Therapy can help you develop things like:
ways to calm your body when stress spikes
ways to get through urges without acting on them
ways to name emotions instead of numbing them
ways to ask for support before things spiral
ways to handle loneliness, boredom, or shame without automatically using
SAMHSA’s coping guidance emphasizes small steps, support, and safer coping while people are struggling with mental health, drug, or alcohol issues or waiting to start treatment. (SAMHSA)
That does not mean therapy gives you a perfect replacement overnight. It means it helps you stop relying on one harmful strategy as your only lifeline.
Therapy can reduce shame, which often keeps the cycle going
Shame is one of the biggest reasons people stay stuck.
You may think:
“I should be stronger than this.”
“No one would understand.”
“If people knew how much I rely on this, they’d see me differently.”
“I’ve already gone too far to ask for help now.”
But shame usually feeds secrecy, and secrecy often feeds more use.
Therapy can help by giving you a space where the pattern is understood, not sensationalized. NIAAA notes that many people are surprised to learn there are effective, evidence-based options for alcohol treatment, including medications and behavioral treatments, and that recovery is possible. (NIAAA)
If shame has been one of the main things keeping you from being honest, therapy can be the first place where you stop having to carry that alone.
Therapy is often one part of a bigger support plan
Therapy can be very helpful, but it is not always the only support someone needs.

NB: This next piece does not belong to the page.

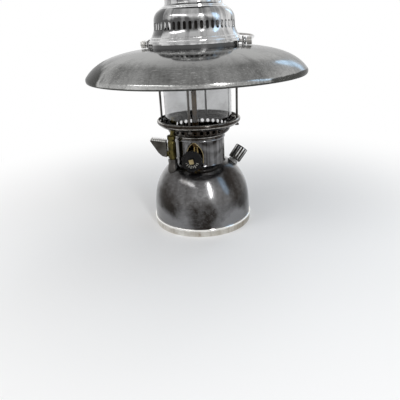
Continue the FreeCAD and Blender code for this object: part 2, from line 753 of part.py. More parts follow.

Depending on the substance, the severity, and whether there are withdrawal or safety issues, help may also include:
a doctor or medical evaluation
medication
outpatient or inpatient treatment
mutual-support groups
structured recovery support
NIAAA notes that treatment for alcohol problems can include behavioral treatments, medications, and mutual-support groups, and NIDA states that there are safe, effective medications and psychotherapies for treating substance use disorders. (NIAAA)
That means therapy does not have to carry everything by itself. It can be one strong part of a broader plan that actually fits what you need.
If you are not sure what level of support makes sense, one honest conversation with a therapist, doctor, or treatment provider can help you figure that out.
You do not have to wait until things get worse
One of the most damaging myths around substance use is the idea that you need to hit a dramatic bottom before help counts.
You do not.
If you are starting to wonder whether alcohol or substance use is becoming too important, too frequent, too secret, or too tied to your emotional survival, that already matters. NIAAA emphasizes that most people with alcohol use disorder can and do recover, and that recovery paths vary widely. (NIAAA)
Therapy can help you understand why you use, what you are trying to escape or manage, and what healthier support could look like instead. That is not weakness. It is often the first real move toward relief that lasts longer than a few hours.
If this article feels personal, that may be a useful signal. You do not need to keep proving you can struggle alone.